Re: [PATCH] lib/clz_ctz.c: Fix __clzdi2() and __ctzdi2() for 32-bit kernels

From: Linus Torvalds
Date: Mon Aug 28 2023 - 12:25:50 EST


On Mon, 28 Aug 2023 at 00:33, Geert Uytterhoeven <geert@xxxxxxxxxxxxxx> wrote:
>
> Several architectures (incl. x86, but excl. amd64) do build the kernel with
> -freestanding.
>
> IIRC, the issue was that without that, gcc was "optimizing" calls
> to standard functions (implemented as inline optimized assembler
> functions) by replacing them with calls to other standard functions
> (also implemented as inline optimized assembler functions).

So using -ffreestanding is definitely the right thing to do for a
kernel in theory. It's very much supposed to tell the compiler to not
assume a standard libc, and without that gcc will do various
transformations that make sense when you "know" what libc does, but
may not make sense in the limited library model of a kernel.

So without it, gcc will do things like converting a 'printf()' call
without any conversion characters to a much cheaper 'puts()' etc. Now,
we often avoid that issue entirely by having our own function names
(ie printk()), but we do tend to use the *really* core C library
names.

Anyway, it turns out that some of the things you miss out on with
-ffreestanding are kind of important. In particular, at least gcc will
stop some 'memcpy()' optimizations too, which ends up being pretty
horrendous.

So while -ffreestanding would be the right thing to do in theory, in
practice it's actually pretty horrible. It's a big hammer that affects
a lot of things, and while many of them make sense for a kernel, some
of them are really bad. Which is why x86-64 no longer uses it.

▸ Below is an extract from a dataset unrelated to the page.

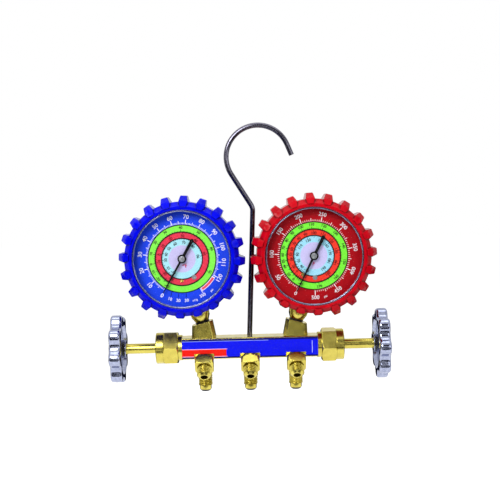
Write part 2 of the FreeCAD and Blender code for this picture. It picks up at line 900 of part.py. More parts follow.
def socket():
    """The brass socket: thread, wrench square and the head that carries tube and works."""
    half = socket_square / 2
    square = slab(half, socket_foot, -socket_shoulder, -half, half)
    corner_radius = half * math.sqrt(2)
    tapered = [
        (socket_foot, 0),
        (socket_foot, socket_foot_radius),
        (socket_foot + socket_taper_length, corner_radius),
        (-socket_shoulder, corner_radius),
        (-socket_shoulder, 0),
    ]
    square = square.common(turned_about_z(tapered))
    head = slab(socket_head_width / 2, -socket_shoulder - 1, -socket_head_top, -half, half)
    neck = rod(neck_thread_diameter, ALONG_Z * (socket_foot + 1),
               ALONG_Z * (socket_foot - neck_thread_showing - neck_thread_length))
    passage = rod(gauge_passage, ALONG_Z * (socket_foot - neck_thread_length - 3), ALONG_Z * -tube_radius)
    pocket = tube_sweep(joint_clearance, tube_root_angle - 1, tube_pocket_arc)
    return square.fuse([head, neck]).removeSplitter().cut([passage, pocket])


def tube_sweep(margin, start, arc):
    """The outer form of the flattened tube along part of its round."""
    half_width = tube_width / 2 + margin
    half_thickness = tube_thickness / 2 + margin
    section = polygon_face([
        Vector(0, -half_width, tube_radius - half_thickness),
        Vector(0, half_width, tube_radius - half_thickness),
        Vector(0, half_width, tube_radius + half_thickness),
        Vector(0, -half_width, tube_radius + half_thickness),
    ])
    return turned(section.revolve(ORIGIN, ALONG_Y, arc), start)


def bourdon_tube():
    inside = tube_sweep(-tube_wall, tube_root_angle, tube_arc)
    return tube_sweep(0.0, tube_root_angle, tube_arc).cut(inside)


def tube_tip():
    """The block that closes the tube, with an arm forward to the link."""
    half = tip_width / 2
    back = -tube_width / 2 - 0.5
    front = link_back - open_pivot_clearance
    block = Part.makeBox(tip_length, front - back, tip_width, Vector(0, -front, tube_radius - half))
    return turned(block, tube_root_angle + tube_arc)


def gear_tooth(root_radius, pitch_radius, reach):
    """One slim tooth at twelve o'clock, as a flat face; it leans the same on both flanks."""
    root_width = tooth_pitch_width + (tooth_pitch_width - tooth_tip_width)
    return polygon_face([
        Vector(-root_width / 2, 0, root_radius - 0.3),
        Vector(-root_width / 2, 0, root_radius),
        Vector(-tooth_pitch_width / 2, 0, pitch_radius),
        Vector(-tooth_tip_width / 2, 0, reach),
        Vector(tooth_tip_width / 2, 0, reach),
        Vector(tooth_pitch_width / 2, 0, pitch_radius),
        Vector(root_width / 2, 0, root_radius),
        Vector(root_width / 2, 0, root_radius - 0.3),
    ])


def pinion():
    """Twelve teeth, the arbor up to the pointer and the collet of the hairspring."""
    reach = pinion_radius + tooth_addendum
    root = reach - tooth_height
    back = sector_back - (pinion_face - sector_thickness) / 2
    tooth = gear_tooth(root, pinion_radius, reach).extrude(-ALONG_Y * pinion_face)
    tooth.translate(-ALONG_Y * back)
    teeth = [turned(tooth, 360 / pinion_teeth * (place + 0.5)) for place in range(pinion_teeth)]
    core = disc(root, back, back + pinion_face)
    arbor = disc(arbor_diameter / 2, socket_face + end_clearance, pointer_front)
    collet = disc(collet_radius, back + pinion_face, front_plate_back - end_clearance)
    return core.fuse(teeth + [arbor, collet]).removeSplitter()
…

I would actually suggest other architectures take a look if they care
at all about code generation. In particular, look at the x86-64
version of 'string.h' in

arch/x86/include/asm/string_64.h

and note the difference with the 32-bit one. The 32-bit one is the
"this is how we used to do it" that nobody cared enough to change. The
64-bit one is much simpler and actually generates better code simply
because gcc recognizes memcpy() and friends, and will then inline it
when small etc.

The *downside* is that now you have to trust the compiler to do the
right thing. And that will depend on compiler version etc. There's a
reason why 32-bit x86 does everything by hand: when your compiler
history starts at gcc-1.40, things are simply *very* different from
when you now rely on gcc-5.1 and newer...

Put another way: gcc has changed, and what used to make sense probably
doesn't make sense any more.

Linus